Maximum entropy distribution of stock price fluctuations

TL;DR

This paper derives a maximum entropy distribution for stock price fluctuations based on no-arbitrage principles, providing a practical model that incorporates market-implied volatility for better derivative pricing.

Contribution

It introduces a novel maximum entropy framework constrained by expected volatility, linking option market data to the distribution of stock returns.

Findings

Model accurately matches observed return distributions

Expected volatility can be extracted from option prices

Analytic probability density function derived for practical use

Abstract

The principle of absence of arbitrage opportunities allows obtaining the distribution of stock price fluctuations by maximizing its information entropy.

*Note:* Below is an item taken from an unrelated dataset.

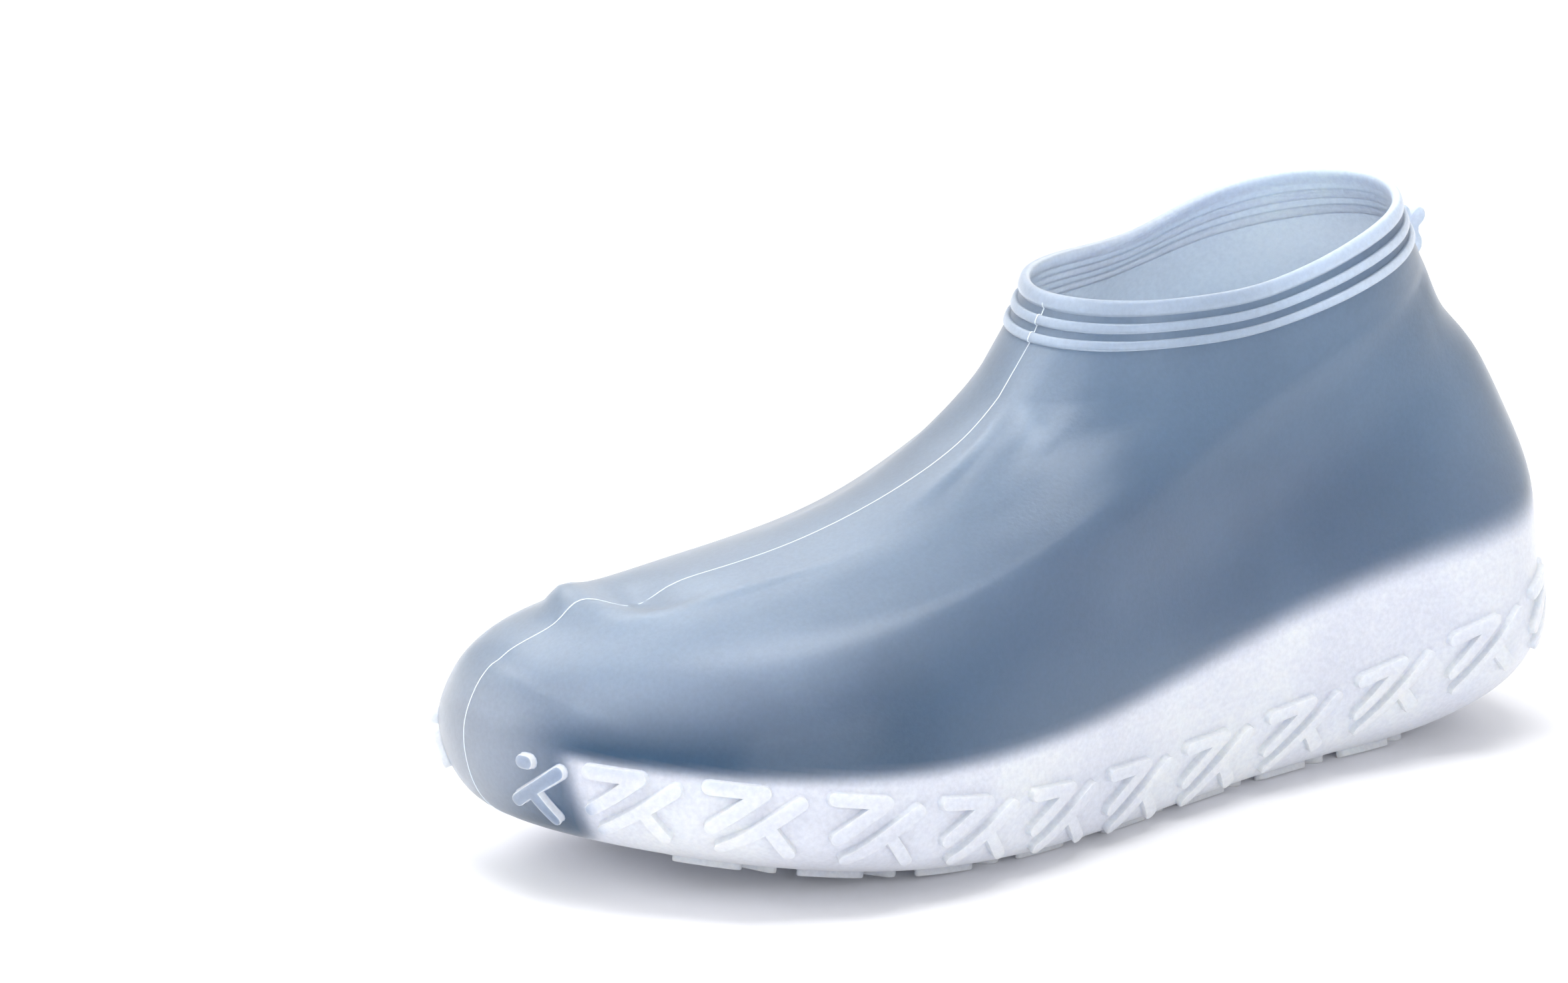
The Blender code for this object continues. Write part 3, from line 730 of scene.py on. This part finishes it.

This leads to a physical description of the underlying dynamics as a random walk characterized by a stochastic diffusion coefficient and constrained to a given value of the expected volatility, taking in this way into account the information provided by the existence of an option market. This model is validated by a comprehensive comparison with observed distributions of both price return and diffusion coefficient. Expected volatility is the only parameter in the model and can be obtained by analysing option prices. We give an analytic formulation of the probability density function for price returns which can be used to extract expected volatility from stock option data. This distribution is of high practical interest since it should be preferred to a Gaussian when dealing with the problem of pricing derivative financial contracts.